Data items:
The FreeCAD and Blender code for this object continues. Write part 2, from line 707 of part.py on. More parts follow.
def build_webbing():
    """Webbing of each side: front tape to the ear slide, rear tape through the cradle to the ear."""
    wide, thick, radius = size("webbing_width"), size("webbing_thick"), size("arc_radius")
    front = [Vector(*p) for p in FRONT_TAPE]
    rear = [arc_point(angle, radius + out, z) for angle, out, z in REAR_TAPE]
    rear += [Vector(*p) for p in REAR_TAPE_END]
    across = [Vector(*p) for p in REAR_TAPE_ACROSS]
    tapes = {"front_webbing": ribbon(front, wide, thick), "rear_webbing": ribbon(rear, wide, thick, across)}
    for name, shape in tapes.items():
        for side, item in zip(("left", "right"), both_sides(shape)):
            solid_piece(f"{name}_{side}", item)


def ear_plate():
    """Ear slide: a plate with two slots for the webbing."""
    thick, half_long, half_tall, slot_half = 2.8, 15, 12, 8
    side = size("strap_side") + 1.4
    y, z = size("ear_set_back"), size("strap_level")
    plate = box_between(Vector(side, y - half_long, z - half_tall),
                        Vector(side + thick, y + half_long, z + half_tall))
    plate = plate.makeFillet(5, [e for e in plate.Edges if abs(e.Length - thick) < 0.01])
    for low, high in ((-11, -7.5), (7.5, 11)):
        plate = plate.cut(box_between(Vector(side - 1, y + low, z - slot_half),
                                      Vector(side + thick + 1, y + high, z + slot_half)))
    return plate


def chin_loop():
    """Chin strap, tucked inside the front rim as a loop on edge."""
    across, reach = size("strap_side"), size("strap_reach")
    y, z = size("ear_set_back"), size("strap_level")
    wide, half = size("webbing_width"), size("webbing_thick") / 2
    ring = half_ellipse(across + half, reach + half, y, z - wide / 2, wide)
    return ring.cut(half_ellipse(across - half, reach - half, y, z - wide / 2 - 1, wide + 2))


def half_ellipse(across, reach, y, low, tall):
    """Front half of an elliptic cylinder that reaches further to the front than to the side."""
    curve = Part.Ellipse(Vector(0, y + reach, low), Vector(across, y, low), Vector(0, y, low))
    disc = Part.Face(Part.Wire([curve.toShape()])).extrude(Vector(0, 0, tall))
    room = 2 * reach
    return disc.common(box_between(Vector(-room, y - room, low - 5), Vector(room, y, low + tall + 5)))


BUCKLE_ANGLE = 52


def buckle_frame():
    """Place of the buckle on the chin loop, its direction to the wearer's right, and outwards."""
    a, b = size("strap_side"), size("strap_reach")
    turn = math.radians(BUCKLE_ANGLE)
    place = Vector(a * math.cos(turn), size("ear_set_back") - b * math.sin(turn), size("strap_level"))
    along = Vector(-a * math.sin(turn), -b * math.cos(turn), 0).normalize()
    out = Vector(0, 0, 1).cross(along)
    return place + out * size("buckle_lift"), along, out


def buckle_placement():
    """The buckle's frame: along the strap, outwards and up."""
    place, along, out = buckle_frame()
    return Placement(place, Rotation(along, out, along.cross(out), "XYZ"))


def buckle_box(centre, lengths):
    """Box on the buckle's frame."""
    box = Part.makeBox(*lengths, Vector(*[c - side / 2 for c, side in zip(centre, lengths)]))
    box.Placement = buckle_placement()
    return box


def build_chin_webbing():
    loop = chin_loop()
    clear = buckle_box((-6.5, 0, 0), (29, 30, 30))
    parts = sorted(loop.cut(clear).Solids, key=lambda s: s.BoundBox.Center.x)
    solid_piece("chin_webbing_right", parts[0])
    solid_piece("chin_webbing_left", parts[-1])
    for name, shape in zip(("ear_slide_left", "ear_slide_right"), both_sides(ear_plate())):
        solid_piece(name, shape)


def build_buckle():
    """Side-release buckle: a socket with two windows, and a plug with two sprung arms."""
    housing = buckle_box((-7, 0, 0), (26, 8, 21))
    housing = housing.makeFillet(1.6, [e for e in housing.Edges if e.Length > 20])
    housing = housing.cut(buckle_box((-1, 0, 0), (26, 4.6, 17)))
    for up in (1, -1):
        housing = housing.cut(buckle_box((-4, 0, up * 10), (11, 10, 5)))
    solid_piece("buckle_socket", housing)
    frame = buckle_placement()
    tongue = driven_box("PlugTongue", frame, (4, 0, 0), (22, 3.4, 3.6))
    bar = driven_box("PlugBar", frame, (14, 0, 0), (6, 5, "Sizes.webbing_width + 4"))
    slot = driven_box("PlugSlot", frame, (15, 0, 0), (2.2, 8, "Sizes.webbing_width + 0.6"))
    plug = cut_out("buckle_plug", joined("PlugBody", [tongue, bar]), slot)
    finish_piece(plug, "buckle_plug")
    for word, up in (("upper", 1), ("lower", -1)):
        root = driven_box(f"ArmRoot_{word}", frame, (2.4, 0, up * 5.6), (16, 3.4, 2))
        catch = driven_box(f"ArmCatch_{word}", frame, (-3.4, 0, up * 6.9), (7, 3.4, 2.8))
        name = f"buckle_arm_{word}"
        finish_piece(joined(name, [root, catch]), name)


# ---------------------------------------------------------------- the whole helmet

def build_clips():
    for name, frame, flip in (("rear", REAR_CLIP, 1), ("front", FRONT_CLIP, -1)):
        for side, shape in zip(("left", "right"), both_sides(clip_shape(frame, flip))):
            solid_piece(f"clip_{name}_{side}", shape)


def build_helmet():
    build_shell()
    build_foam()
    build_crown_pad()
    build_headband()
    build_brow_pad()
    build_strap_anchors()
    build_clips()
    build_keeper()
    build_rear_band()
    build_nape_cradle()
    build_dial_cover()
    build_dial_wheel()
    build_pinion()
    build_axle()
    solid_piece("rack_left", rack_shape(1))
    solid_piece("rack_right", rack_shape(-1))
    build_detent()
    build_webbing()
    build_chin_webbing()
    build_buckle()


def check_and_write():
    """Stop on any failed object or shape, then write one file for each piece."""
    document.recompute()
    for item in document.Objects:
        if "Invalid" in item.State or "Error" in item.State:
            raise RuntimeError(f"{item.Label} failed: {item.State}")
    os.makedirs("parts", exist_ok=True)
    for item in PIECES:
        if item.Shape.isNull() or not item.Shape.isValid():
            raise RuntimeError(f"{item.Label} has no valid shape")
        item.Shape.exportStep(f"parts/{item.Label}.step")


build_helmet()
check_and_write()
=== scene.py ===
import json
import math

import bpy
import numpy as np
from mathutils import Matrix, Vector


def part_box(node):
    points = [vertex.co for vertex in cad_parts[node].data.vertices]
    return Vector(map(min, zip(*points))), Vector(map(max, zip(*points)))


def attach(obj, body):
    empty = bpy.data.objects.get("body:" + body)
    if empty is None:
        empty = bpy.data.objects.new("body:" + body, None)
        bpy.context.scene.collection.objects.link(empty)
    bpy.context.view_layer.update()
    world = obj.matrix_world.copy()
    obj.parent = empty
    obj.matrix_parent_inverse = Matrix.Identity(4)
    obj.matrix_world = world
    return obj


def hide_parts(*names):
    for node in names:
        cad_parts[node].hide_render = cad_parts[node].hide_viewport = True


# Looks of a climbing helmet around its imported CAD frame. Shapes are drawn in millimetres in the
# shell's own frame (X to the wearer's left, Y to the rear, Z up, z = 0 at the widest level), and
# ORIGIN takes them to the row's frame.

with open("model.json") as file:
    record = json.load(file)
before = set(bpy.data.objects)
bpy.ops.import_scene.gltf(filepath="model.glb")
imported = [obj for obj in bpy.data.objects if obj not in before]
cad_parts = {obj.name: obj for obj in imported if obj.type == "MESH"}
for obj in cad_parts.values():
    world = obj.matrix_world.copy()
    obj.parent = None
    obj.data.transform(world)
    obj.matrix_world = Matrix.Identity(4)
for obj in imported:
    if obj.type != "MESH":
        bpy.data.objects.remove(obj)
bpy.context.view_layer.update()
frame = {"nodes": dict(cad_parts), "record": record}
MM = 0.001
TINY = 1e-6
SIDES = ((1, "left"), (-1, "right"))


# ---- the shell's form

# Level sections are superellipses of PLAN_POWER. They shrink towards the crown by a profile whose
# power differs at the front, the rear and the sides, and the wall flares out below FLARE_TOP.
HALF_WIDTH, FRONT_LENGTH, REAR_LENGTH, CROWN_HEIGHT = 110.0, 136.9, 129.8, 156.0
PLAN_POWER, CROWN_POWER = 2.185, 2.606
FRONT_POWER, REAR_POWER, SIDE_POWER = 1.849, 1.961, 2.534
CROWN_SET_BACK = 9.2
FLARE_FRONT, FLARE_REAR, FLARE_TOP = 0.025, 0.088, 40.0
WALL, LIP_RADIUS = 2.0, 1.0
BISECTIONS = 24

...

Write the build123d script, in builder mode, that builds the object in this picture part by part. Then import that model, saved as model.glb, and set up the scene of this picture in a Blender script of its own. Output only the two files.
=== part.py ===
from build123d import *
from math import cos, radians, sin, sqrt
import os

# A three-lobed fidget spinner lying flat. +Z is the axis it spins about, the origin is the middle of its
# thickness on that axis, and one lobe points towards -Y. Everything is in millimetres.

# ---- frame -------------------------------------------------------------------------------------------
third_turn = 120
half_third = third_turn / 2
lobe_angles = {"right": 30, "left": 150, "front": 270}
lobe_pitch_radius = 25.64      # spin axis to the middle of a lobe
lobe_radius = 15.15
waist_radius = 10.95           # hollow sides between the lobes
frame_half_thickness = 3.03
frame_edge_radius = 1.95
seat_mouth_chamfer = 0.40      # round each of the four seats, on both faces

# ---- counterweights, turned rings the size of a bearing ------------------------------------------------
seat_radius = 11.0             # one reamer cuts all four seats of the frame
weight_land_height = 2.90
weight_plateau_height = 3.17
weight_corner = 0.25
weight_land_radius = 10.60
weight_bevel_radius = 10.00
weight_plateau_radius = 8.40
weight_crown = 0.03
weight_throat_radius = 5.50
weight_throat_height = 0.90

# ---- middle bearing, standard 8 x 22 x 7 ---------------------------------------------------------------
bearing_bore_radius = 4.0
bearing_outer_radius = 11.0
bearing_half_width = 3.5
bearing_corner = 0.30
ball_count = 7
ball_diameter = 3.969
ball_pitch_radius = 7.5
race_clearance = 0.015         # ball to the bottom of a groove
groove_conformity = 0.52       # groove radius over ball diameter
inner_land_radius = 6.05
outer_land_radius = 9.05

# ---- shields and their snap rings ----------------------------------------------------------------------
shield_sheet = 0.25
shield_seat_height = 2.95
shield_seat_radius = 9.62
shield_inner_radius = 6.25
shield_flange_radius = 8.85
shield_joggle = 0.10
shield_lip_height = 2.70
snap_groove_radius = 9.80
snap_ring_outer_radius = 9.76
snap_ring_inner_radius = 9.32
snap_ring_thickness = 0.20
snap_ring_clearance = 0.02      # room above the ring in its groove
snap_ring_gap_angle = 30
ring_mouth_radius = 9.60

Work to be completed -
Begin with the line containing "document.recompute()", end with the line containing "for node in", and repeat every line in that stretch exactly.

Final result -
    document.recompute()
    for item in document.Objects:
        if "Invalid" in item.State or "Error" in item.State:
            raise RuntimeError(f"{item.Label} failed: {item.State}")
    os.makedirs("parts", exist_ok=True)
    for item in PIECES:
        if item.Shape.isNull() or not item.Shape.isValid():
            raise RuntimeError(f"{item.Label} has no valid shape")
        item.Shape.exportStep(f"parts/{item.Label}.step")


build_helmet()
check_and_write()
=== scene.py ===
import json
import math

import bpy
import numpy as np
from mathutils import Matrix, Vector


def part_box(node):
    points = [vertex.co for vertex in cad_parts[node].data.vertices]
    return Vector(map(min, zip(*points))), Vector(map(max, zip(*points)))


def attach(obj, body):
    empty = bpy.data.objects.get("body:" + body)
    if empty is None:
        empty = bpy.data.objects.new("body:" + body, None)
        bpy.context.scene.collection.objects.link(empty)
    bpy.context.view_layer.update()
    world = obj.matrix_world.copy()
    obj.parent = empty
    obj.matrix_parent_inverse = Matrix.Identity(4)
    obj.matrix_world = world
    return obj


def hide_parts(*names):
    for node in names:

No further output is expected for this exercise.